He hit the back of his head against our bedroom window frame under my (supposedly) watchful eye.
I checked him immediately for injuries and found a thin red mark hiding beneath his bushy red curls. The area around it was slightly swollen.
Although the panicked parent inside me wanted to rush him to the emergency room, I tried to assess the situation rationally.
Thankfully, Wyatt was not bleeding. He had not fallen too awfully far or hard, and the edge of the vinyl window was blunt.
He was crying, of course, but it seemed to be as much from fear as pain. He calmed down quickly enough after being showered with motherly love.
Although the swelling concerned me, it appeared to only be around where the skin had been broken. The tiniest bump would have been grounds for baby’s first hospital visit.
I watched him closely for any unusual behavior. Wyatt was crawling around and giggling again within five minutes of the incident.
To be on the safe side, I did what any (supposedly) mature mother would do — I called my mother.
She was scheduled to keep Wyatt that day while I worked. I took him over a little early so she could evaluate his latest boo-boo.
If my mother had thought for a second that her pumpkin had been seriously injured, she would have driven him to the doctor herself and committed quite a few traffic violations along the way.
I joked that she might report me to the Department of Human Resources because I had let it happen in the first place.
As I kissed Wyatt good-bye, I told him only half-jokingly that he had gotten the short end of the stick when parents were being passed out.
Accidents happen despite the best laid plans of mothers and men. Still, I can’t help but feel that I have failed every time that he hurts himself.
A week before Wyatt took his tumble, he had his first runny nose. My heart broke every time that I had to wipe the little trail of snot from his face.

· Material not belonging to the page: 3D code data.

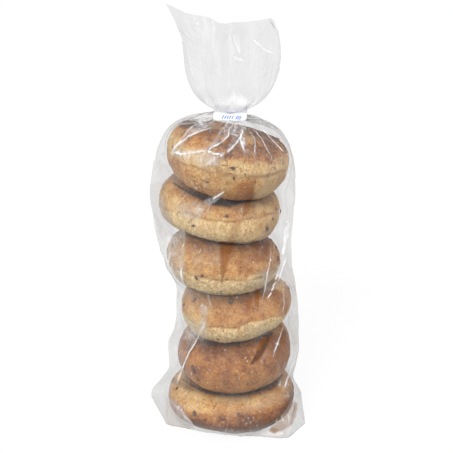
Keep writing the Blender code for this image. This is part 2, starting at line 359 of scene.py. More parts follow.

# Bottom one first. Middle, radius and half height in millimetres, leans and turns in degrees. thick is
# how much thicker the right side and the back are. round is the form of the upper and the lower rim: 2
# is round, more is squarer and less is sharper. seam is where the crease runs on the front, in pixels
# of the photo. tone is how dark the crust is baked from the base, -1, to the top, 1, and sunny is the
# side painted paler, as painted light, and by how much. pale is the light crinkled band over the seam or
# under it: from, to, strength. mottled is how uneven the browning is, and cracks how dark the fine cracks
# are.
bagels = (
    dict(name="bagelBottom", x=4.6, z=19.9, radius=59.0, half=20.1, leanFront=0, leanRight=0,
         thick=(0.05, 0.10), round=(1.72, 1.95), seed=1, turn=20, seamDepth=0.35,
         seam=((175, 408), (200, 418), (223, 420.5), (245, 419), (270, 412), (290, 402)),
         pale=(0.15, 0.45, 0.3), sunny=(200, 0.14), cracks=0.35, mottled=0.8,
         tone=((-1, 1), (-0.1, 0.98), (0.2, 0.92), (0.4, 0.82), (0.55, 0.70), (0.68, 0.52), (0.78, 0.38),
               (0.88, 0.38), (0.95, 0.62), (1, 0.88))),
    dict(name="bagelSecond", x=7.3, z=64.3, radius=52.0, half=23.7, leanFront=4.7, leanRight=-5.1,
         thick=(0.07, -0.01), round=(2.08, 2.0), seed=2, turn=75, seamDepth=0.0,
         seam=((180, 352), (234, 380), (290, 352)),
         pale=(-1.2, -0.7, 0.2), sunny=(250, 0.05), cracks=0.1, mottled=0.45,
         tone=((-1, 0.62), (-0.55, 0.70), (0, 0.82), (0.6, 0.86), (1, 0.9))),
    dict(name="bagelThird", x=8.7, z=111.9, radius=49.6, half=21.7, leanFront=3.3, leanRight=-5.5,
         thick=(-0.17, -0.02), round=(1.74, 1.97), seed=3, turn=140, seamDepth=0.5,
         seam=((183, 310), (190, 320), (197, 326), (215, 326.5), (240, 326), (250, 322), (260, 321),
               (272, 318), (284, 314)),
         pale=(-1.3, 0.0, 1.0), sunny=(215, 0.12), cracks=0.2, mottled=0.6,
         tone=((-1, 0.3), (-0.2, 0.46), (0.1, 0.60), (0.5, 0.66), (1, 0.78))),
    dict(name="bagelFourth", x=-2.7, z=156.1, radius=50.5, half=21.9, leanFront=-0.6, leanRight=4.7,
         thick=(-0.07, -0.11), round=(1.74, 1.9), seed=4, turn=200, seamDepth=0.9,
         seam=((168, 262), (184, 272), (200, 278), (213, 279.5), (235, 280), (255, 279.5), (264, 278),
               (277, 270)),
         pale=(-1.3, 0.0, 0.95), sunny=(270, 0.1), cracks=0.35, mottled=0.8,
         tone=((-1, 0.1), (-0.3, 0.25), (0.1, 0.56), (0.5, 0.62), (1, 0.8))),
    dict(name="bagelFifth", x=-6.5, z=202.6, radius=53.0, half=21.6, leanFront=0, leanRight=9.7,
         thick=(0.04, 0.18), round=(2.05, 2.16), seed=5, turn=265, seamDepth=0.7,
         seam=((162, 207), (180, 213), (192, 215), (203, 218.5), (215, 221), (235, 220), (258, 217.5),
               (272, 214)),
         pale=(-1.3, 0.0, 0.65), sunny=(200, 0.08), cracks=0.3, mottled=0.8,
         tone=((-1, 0.34), (-0.4, 0.28), (0, 0.34), (0.4, 0.44), (0.8, 0.62), (1, 0.75))),
    dict(name="bagelTop", x=0.7, z=248.1, radius=53.3, half=22.2, leanFront=1.8, leanRight=11.2,
         thick=(0.0, -0.22), round=(2.3, 2.11), seed=6, turn=320, seamDepth=0.9,
         seam=((170, 155), (185, 163), (200, 169), (218, 173), (245, 176.5), (262, 176), (279, 173)),
         pale=(-0.05, 0.55, 0.5), sunny=(190, 0.12), cracks=0.8, mottled=1.0,
         tone=((-1, 0.66), (-0.5, 0.52), (0, 0.44), (0.4, 0.38), (0.62, 0.50), (0.80, 0.84), (1, 0.92))),
)

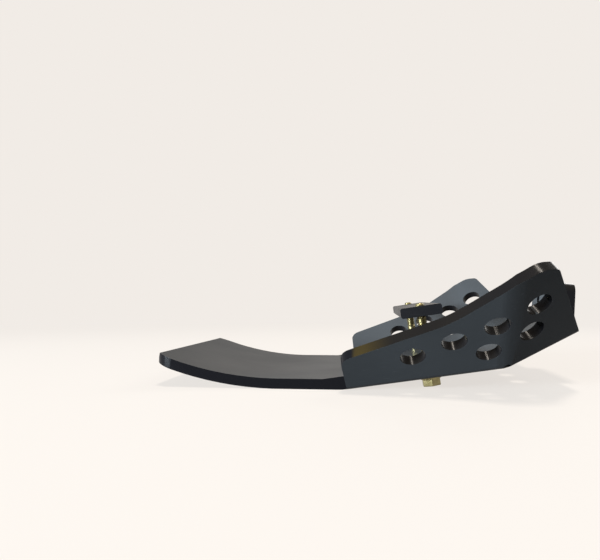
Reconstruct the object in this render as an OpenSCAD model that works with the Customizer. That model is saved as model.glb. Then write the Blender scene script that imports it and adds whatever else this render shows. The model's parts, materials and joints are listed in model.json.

I blamed myself for letting him get sick. He had gone almost a whole year without having a cold, the flu, strep throat or any other type of infection.
I’m saying that record still stands because it turned out to be a minor sinus problem. He was over it in a day or two.
That doesn’t mean that I wouldn’t vacuum all of the pollen dust out of the air if I could just so my baby would not be inconvenienced.
Zac and I have done our best to make our home a Wyatt-friendly zone.
First, we discarded our coffee table because it had sharp corners. Then we bought a baby gate, childproof locks for the kitchen cabinets and outlet covers.
We keep Wyatt corralled near us so we will always know what he is playing with, which nine times out of 10 ends up in his mouth.
We have to be especially vigilant because Wyatt is all boy and has the bruises to prove it.
He has taken many a licking and keeps on ticking.
I wish that I could make Wyatt wear a football helmet, dress him in bubble wrap and know that he would be safe for the rest of his life.
However, I know that danger lurks everywhere.
I have written too many stories about children who have died young to believe that my son cannot be taken from me suddenly and without my consent.
I try not to dwell on it, but thoughts like that nag at me often enough that I have needed to figure out how to confront them.
I usually rely on a Bible verse that I hoped would bring comfort to my son one day but that has turned out to be the answer I need too.
I named my son Noah specifically because of Genesis 6:8 — “But Noah found grace in the eyes of the Lord.”
God’s grace can cover a multitude of sins. It can also take care of all types of sickness and a young mother’s stupidity.